_Provided material_
┄┄┄┄┄┄
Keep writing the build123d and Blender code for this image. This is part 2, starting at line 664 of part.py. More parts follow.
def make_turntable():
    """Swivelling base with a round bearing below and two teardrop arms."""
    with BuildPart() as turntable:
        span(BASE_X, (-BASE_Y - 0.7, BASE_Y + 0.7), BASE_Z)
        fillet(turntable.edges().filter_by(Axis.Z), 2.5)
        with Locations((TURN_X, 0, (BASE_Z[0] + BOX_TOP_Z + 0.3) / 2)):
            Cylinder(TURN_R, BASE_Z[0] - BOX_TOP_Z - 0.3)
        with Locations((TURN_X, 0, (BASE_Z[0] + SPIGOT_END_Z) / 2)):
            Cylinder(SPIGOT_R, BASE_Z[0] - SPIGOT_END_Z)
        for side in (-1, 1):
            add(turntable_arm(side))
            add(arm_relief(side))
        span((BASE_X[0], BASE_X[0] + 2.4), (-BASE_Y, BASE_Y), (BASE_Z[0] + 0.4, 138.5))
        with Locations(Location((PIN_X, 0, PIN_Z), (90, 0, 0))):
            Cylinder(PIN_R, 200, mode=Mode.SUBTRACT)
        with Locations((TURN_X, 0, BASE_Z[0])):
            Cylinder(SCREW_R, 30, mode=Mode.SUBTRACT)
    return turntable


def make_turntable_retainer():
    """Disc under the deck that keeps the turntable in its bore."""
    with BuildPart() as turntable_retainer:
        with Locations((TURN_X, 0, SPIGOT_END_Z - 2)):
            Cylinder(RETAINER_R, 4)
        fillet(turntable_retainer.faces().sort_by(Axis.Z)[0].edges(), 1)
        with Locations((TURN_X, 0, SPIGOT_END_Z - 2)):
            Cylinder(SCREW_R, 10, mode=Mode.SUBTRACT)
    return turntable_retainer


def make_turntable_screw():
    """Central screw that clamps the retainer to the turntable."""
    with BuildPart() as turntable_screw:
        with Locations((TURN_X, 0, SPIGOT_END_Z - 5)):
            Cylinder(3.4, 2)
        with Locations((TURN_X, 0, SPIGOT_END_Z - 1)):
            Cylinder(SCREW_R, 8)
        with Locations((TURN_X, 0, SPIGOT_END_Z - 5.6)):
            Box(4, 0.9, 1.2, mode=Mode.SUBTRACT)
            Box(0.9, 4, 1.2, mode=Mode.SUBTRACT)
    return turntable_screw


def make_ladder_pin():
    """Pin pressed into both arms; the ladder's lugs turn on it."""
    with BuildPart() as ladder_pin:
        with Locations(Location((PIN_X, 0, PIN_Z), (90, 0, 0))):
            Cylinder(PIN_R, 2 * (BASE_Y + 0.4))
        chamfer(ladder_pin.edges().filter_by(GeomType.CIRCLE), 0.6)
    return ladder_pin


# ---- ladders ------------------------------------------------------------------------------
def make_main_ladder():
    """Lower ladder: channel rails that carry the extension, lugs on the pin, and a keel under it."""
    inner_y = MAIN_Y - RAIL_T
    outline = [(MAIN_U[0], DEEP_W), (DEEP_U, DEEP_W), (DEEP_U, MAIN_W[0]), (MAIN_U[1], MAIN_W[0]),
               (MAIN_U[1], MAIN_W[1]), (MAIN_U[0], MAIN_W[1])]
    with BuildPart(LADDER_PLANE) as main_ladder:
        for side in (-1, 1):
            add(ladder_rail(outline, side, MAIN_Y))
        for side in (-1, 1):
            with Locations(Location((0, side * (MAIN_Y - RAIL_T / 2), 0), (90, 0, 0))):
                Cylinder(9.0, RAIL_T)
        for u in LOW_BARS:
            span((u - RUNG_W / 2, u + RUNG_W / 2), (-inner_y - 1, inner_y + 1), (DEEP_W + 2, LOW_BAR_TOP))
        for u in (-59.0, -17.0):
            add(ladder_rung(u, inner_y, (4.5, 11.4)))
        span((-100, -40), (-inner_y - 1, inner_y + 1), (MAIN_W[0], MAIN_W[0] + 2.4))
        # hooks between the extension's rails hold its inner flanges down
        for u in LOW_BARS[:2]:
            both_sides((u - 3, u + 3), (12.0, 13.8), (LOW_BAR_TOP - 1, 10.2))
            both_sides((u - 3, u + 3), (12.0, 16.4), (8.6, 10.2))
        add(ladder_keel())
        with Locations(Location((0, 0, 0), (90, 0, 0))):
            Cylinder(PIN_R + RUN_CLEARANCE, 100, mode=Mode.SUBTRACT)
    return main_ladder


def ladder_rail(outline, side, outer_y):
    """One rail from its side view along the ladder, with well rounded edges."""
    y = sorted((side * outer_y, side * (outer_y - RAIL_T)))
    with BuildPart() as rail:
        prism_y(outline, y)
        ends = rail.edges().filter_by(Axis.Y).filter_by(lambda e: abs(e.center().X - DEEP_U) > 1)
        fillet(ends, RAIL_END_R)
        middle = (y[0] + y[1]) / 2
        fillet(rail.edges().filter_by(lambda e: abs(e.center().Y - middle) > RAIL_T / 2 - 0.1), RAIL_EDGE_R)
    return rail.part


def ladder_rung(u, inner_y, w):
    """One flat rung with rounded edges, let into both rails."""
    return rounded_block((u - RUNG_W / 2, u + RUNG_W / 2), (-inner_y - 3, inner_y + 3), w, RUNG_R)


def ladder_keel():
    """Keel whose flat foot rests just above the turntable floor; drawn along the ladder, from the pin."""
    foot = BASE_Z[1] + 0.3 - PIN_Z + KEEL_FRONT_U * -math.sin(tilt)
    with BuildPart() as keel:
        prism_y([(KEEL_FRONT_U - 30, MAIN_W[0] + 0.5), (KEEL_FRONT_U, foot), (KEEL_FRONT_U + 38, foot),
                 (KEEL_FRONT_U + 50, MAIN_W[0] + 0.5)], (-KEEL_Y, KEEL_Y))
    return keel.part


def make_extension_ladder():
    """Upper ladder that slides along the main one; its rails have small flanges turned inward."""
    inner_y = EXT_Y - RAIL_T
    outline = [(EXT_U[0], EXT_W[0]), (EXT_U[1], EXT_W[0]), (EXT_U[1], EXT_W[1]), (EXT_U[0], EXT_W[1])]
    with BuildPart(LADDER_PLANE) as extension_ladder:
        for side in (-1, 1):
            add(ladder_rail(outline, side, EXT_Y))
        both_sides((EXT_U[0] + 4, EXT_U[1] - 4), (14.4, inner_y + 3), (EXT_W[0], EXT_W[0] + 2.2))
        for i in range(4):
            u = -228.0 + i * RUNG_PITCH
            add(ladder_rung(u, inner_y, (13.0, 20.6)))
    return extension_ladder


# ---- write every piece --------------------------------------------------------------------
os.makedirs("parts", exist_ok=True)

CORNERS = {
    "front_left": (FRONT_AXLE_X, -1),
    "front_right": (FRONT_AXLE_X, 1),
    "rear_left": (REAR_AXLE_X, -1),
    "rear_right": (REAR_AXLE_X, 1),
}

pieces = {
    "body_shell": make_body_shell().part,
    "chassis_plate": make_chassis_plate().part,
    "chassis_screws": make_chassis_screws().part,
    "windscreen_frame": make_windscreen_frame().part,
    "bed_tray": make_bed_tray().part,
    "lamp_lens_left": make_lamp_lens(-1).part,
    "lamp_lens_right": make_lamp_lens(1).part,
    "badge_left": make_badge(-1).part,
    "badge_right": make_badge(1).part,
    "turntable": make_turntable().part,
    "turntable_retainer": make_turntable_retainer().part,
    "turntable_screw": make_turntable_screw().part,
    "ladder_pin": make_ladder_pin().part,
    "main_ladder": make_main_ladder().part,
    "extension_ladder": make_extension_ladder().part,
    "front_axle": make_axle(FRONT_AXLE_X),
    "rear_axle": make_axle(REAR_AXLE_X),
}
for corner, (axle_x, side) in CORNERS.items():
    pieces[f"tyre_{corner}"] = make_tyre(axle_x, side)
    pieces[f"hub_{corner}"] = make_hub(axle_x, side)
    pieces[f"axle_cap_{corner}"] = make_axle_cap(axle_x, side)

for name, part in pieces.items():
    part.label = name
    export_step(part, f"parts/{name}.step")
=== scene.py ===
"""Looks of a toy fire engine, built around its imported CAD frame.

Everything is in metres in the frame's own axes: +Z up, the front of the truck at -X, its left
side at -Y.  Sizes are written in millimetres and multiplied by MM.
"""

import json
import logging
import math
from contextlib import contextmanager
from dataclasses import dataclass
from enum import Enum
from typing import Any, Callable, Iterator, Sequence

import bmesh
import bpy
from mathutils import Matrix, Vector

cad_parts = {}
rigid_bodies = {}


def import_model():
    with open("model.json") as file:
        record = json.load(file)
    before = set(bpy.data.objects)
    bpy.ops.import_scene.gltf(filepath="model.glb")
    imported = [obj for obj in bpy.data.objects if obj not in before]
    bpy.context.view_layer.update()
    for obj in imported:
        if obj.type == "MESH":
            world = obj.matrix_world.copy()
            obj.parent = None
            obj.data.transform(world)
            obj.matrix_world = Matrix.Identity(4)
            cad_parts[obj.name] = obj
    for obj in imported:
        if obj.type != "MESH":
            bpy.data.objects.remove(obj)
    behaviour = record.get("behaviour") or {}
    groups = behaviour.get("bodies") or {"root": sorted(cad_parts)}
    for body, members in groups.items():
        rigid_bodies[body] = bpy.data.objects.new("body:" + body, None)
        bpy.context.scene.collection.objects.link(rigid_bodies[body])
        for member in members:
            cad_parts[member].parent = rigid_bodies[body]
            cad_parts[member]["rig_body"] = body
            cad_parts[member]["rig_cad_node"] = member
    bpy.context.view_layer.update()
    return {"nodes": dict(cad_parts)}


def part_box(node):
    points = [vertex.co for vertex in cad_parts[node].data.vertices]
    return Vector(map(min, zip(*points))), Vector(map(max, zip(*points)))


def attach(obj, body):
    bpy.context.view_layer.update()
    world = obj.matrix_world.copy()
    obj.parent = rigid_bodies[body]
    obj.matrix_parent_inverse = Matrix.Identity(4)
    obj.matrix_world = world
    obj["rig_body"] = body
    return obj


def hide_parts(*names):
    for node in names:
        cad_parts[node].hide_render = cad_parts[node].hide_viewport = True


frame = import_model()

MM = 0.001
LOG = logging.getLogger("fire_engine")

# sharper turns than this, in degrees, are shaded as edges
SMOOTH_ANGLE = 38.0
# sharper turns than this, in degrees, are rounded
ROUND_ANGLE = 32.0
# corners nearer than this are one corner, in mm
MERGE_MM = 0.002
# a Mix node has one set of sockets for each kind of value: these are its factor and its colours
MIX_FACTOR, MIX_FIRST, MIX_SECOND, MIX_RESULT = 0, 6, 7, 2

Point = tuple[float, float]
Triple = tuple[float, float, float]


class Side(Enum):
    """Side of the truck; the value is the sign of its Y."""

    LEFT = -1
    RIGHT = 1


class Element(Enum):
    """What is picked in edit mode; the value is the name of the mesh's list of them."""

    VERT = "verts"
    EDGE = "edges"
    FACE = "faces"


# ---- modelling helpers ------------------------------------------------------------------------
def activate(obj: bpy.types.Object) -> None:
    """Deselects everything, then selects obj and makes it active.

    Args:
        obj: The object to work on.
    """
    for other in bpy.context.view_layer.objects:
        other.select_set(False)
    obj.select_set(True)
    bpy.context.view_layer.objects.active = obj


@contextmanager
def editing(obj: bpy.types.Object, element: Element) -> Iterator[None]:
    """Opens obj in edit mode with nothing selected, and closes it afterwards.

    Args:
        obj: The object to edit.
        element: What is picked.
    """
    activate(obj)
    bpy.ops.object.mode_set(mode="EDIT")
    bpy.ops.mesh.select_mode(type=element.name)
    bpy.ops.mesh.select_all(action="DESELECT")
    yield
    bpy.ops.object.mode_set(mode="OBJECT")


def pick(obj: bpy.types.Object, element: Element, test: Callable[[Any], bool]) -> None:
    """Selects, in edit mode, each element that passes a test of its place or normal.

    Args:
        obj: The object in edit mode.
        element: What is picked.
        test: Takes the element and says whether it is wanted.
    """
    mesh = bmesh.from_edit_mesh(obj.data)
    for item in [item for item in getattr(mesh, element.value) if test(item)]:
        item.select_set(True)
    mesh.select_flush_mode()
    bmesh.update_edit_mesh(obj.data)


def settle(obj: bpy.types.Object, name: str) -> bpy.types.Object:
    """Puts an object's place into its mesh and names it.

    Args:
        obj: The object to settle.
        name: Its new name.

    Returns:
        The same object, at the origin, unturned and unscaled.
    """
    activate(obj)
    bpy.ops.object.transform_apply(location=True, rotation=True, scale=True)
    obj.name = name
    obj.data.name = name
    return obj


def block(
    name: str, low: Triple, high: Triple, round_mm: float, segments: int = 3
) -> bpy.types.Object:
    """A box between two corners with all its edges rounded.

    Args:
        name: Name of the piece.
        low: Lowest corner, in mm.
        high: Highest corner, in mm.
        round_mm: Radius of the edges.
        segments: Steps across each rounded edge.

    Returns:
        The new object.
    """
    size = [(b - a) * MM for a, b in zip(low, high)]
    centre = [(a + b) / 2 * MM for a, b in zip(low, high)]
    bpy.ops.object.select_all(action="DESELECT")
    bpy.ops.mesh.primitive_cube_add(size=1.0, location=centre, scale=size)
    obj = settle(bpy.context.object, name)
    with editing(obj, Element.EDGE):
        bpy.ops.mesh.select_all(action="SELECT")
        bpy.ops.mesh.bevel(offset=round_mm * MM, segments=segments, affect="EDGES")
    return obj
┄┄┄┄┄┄
_Task to complete_
Check each line above for the word "members" and copy the ones that have it.

_Worked answer_
    for body, members in groups.items():
        for member in members:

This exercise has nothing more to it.